15. On the basis of the aforesaid submission the learned counsel argued that there was no basis to sustain any addition any addition whatsoever in the assesseds case. Reliance was placed on the following reported decision of the Tribunal :

(i) Ladakchand Jivraj & Sons vs. ITO (1989) 35 TTJ (Ahd) 512;

(ii) Keshrichand & Pushraj vs. ITO (1989) 35 TTJ (Ctk) 569 ; and

(iii) ITO vs. Oswal Emporium (1989) 35 TTJ (Del) 225 : (1989) 30 ITD 241 (Del)

In reply, the learned Departmental Representative stated that the observation in the case of another assessed could not tantamount to the approval of the G. P. rate disclosed by the assessed and especially when in the assesseds own assessment the ITO had made and addition.

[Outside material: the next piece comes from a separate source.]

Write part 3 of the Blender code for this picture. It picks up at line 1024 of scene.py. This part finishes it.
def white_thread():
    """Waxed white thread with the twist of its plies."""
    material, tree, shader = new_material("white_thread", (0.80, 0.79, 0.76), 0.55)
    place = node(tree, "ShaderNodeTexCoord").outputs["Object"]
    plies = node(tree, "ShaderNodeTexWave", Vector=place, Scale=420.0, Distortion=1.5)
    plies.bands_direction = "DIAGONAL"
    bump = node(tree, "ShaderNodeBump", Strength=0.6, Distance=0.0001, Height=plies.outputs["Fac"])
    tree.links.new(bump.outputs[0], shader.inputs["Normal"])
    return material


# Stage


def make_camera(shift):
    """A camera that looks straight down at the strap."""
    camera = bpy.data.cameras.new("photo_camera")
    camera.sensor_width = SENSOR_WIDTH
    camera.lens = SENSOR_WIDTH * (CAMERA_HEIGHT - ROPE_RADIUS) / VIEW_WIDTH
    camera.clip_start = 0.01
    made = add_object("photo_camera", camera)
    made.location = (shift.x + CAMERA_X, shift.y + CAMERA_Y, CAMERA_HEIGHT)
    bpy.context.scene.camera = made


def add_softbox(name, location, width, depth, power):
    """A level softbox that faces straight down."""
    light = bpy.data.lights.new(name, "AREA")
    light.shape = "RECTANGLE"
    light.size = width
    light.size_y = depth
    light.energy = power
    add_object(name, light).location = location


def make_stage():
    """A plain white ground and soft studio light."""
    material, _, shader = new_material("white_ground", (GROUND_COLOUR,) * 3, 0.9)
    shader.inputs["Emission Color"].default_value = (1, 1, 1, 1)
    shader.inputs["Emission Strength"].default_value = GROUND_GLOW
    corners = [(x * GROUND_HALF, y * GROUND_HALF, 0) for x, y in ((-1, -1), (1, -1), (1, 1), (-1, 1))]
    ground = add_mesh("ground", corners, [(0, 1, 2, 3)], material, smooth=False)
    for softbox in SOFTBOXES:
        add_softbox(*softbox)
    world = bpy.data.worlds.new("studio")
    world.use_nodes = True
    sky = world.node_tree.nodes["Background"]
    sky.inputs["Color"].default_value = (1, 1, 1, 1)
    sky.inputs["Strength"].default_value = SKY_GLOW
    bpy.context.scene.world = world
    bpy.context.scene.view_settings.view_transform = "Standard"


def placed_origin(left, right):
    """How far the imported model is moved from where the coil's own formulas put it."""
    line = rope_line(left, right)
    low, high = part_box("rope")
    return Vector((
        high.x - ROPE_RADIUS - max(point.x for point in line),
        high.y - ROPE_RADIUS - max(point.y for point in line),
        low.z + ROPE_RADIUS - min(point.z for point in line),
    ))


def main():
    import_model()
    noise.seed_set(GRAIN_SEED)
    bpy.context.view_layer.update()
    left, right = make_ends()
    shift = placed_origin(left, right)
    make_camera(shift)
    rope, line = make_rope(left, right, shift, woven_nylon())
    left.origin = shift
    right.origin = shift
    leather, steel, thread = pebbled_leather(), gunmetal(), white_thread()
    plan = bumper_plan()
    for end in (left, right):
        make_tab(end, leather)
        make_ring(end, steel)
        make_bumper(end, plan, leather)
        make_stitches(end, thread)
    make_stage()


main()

16. We have examined the rival submissions and have also perused the material on record to which our attention was invited. The decisions cited at the bar have also been duly considered. On the facts of the case, we are of the view that no addition whatsoever is required to be sustained. The past history of the case shows that the trading results had been accepted all along in the past as also in the subsequent assessment years sometimes in 143(1) assessment and yet again in 143(3) assessments. For the asst. yrs. 1983-84 to 1984-85 the ITO accepted lower G. P. rates in assessments framed under S. 143(3). Then again the alleged defects pointed out by the ITO referred to the valuation of the closing stock and if that was so then the right course of action would have been to make an addition in the closing stock and allow benefit of the same in the subsequent assessment year as opening stock rather than reject the trading results. The statement made by the learned counsel to the affect that a similar system of maintaining accounts had been followed all along in the past has not been challenged by the Revenue before us. It is also not disputed that in the year under appeal the sales had gone up as compared to the preceding assessment year and the G. P. rate shown is also higher. In other words the assessed has been showing the G. P. rate which it has earned and this is likely to vary from year to year and cannot be a static figure. As rightly observed by the CIT(A) the 'comparable cases' are in fact not comparable and this factual finding have not been challenged before us on the part of the Revenue. In the final analysis, we accept the trading results of the assessed and delete the addition sustained by the CIT(A).

17. As a result of the discussion in the preceding paras the appeals of the Revenue as also the assessed stand disposed of. The cross-objection becomes infructuous in view of the disposal of the aforesaid grounds and does not call for any separate adjudication on our part.

18. In the result, the Revenues appeal and the cross-objection stand dismissed whereas the assesseds appeal is allowed.